NASCAR Stock V6 Series
- Category: Stock cars
- Country: Mexico
- Inaugural season: 2011
- Folded: 2016
- Teams: 40
- Last Drivers' champion: Alejandro González
- Official website: www.nascarmexico.com

= NASCAR Stock V6 Series =

Mexican auto racing series

NASCAR Stock V6 Series was the feeder series of NASCAR Toyota Series between 2011 and 2015. It has replaced the former NASCAR Mexico T4 Series/NASCAR Mini Stocks Series.

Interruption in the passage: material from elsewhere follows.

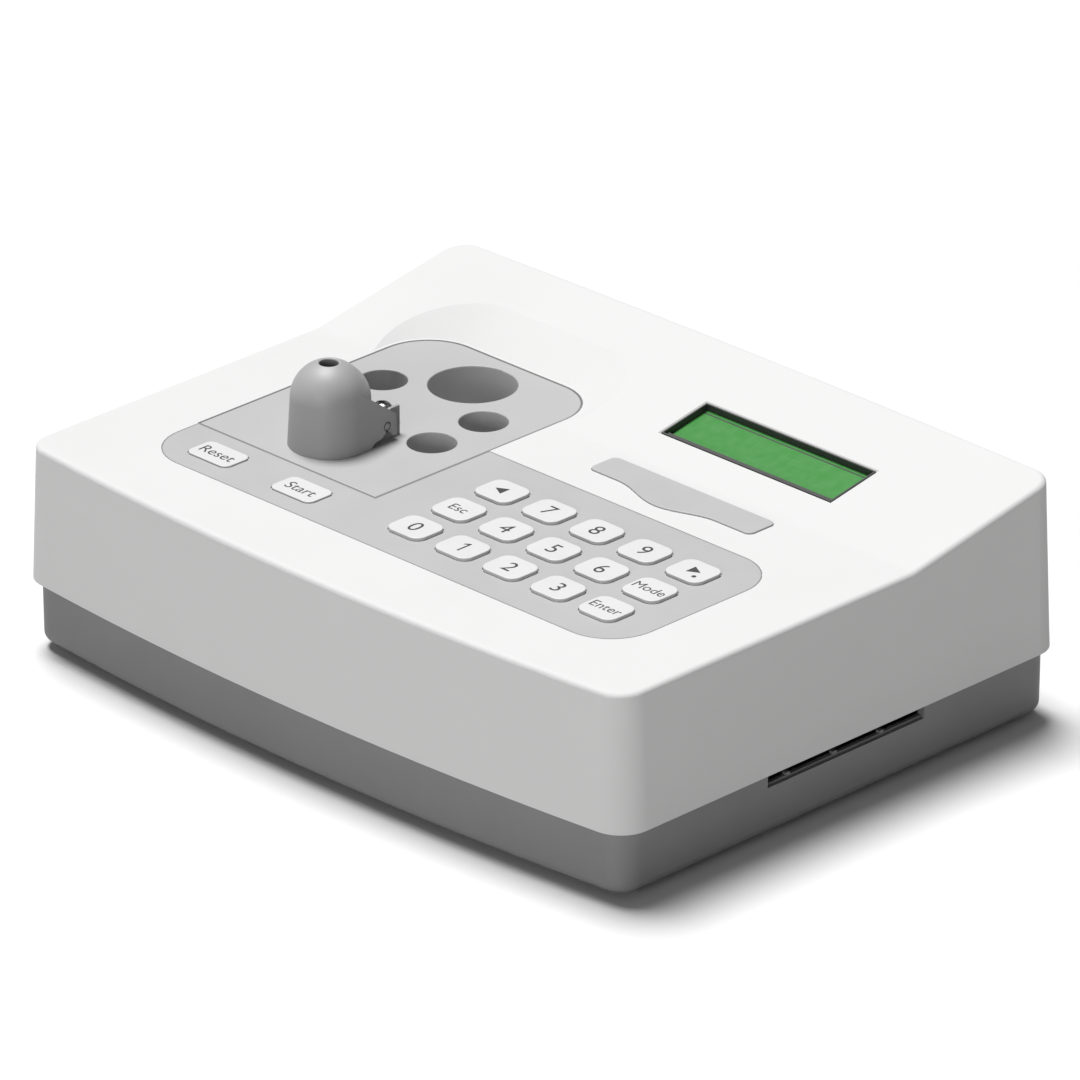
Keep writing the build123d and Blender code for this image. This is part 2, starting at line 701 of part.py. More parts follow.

The Stock V6 Series Series featured the largest grid in Mexican motor sports, with more than 30 teams running full-time and a few others doing a limited schedule. It is also notorious for the diversity of its drivers. As the series allows drivers to debut at age 15, several young Mexican talents are choosing the Stock V6 Series to start their NASCAR careers. On the other hand, there are several groups of 40-50 drivers who have been racing in the series since the former NASCAR Mexico T4 Series.

The series ran a 10-race schedule from March to October. Races are shown live on AYM Sports, a Mexican sport-related satellite TV station available in Mexico, Central America, and the south of the United States.

==History==
The series was the replacement for NASCAR Mexico T4 Series/ NASCAR Mini Stocks, which was created together with Desafío Corona, in 2004, replacing the former Reto Neon (Neon Challenge). It used to be a low-cost racing series.

In 2011 was created the NASCAR Stock V6 Series, the major difference of the series was that the cars increased to six-cylinder engines, different of the four-cylinder engines of the NASCAR T4 Series/Mini Stock Series. The series was called Stock V6 Series between 2011 and 2014. Starting in 2015, the series was renamed to NASCAR Mexico Pro Series The NASCAR Mexico Series (premier division) was folded after the end of the 2015 season. The NASCAR Mexico Pro Series had a season in 2016 but without NASCAR-sanction and was called only Pro Series V6, it was a support series of the Super Copa Telcel, where almost all of the former NASCAR Mexico drivers drove in 2016.

In 2017, the NASCAR PEAK Mexico Series (premier division) returned and they create a new feeder division called NASCAR FedEx Challenge Series, which had V8 engines, instead of six-cylinder of the Stock V6 Series, consequently the Stock V6 Series was folded.

==Media==
Races are shown live on AYM Sports on Sundays at 11:30 AM local time. Several replays are also shown during the week. The races are also analyzed in the AYM sports news programs on Mondays. The series is arguably one of the most important events of the network.

Additionally, a brief summary of every race is usually shown during the broadcast of the NASCAR Mexico Corona Series events on Televisa Deportes and the Latin American version of Speed Channel.

The series is also covered in "ESTO", one of the most famous sports newspapers in the country. Local radio and TV stations also hold interviews with some of the most popular drivers to increase awareness of the series among the fans.

==Champions==

| Season | Driver | Owner(s) | No. | Manufacturer | Starts | Wins | Top 10s | Poles | Points (margin) |
NASCAR-sanctioned (feeder series of the NASCAR Mexico Series)
| 2011 | Rubén García Jr. | HDI Seguros/Dynamic Motorsports | 4 | Mazda | 10 | 7 | 10 | 5 | 1820 (244) |
| 2012 | Oscar Torres Jr. | Escudería Suspensión y Dirección/DAR Refaccionarias | 6 | Mazda | 12 | 8 | 11 | 5 | 526 (25) |
| 2013 | Erik Mondragón | Neuman Star Racing | 20 | Mazda/Toyota | 12 | 5 | 12 | 3 | 536 (62) |
| 2014 | Ramiro Fidalgo Jr. | Cedva Racing Team/Roshfrans Racing | 58 | Mazda | 10 | 2 | 10 | 8 | 436 (36) |
| 2015 | Alejandro González | Tame Racing | 15 |  | 10 | 2 | 10 | 6 | 423 (11) |
Without NASCAR sanction (feeder series of the Super Copa Telcel)
| 2016 | Alejandro de Alba | Anvi Motorsports | 14 | Mazda | 10 | 3 | 10 | 4 | ? |

==Notable alumni==
- Michel Jourdain Jr., Former Champ Car World Series driver and race winner; current World Touring Car Championship driver.
- Rubén Pardo, 2006 NASCAR Grand National Division, Busch East Series Rookie of the Year.
- Several current NASCAR Mexico Corona Series drivers, including Carlos Pardo, Germán Quiroga, Mike Sánchez, Abraham Calderón, Rubén Rovelo, Patricio Jourdain, Luis Felipe Montaño, Daniel Suárez, among others.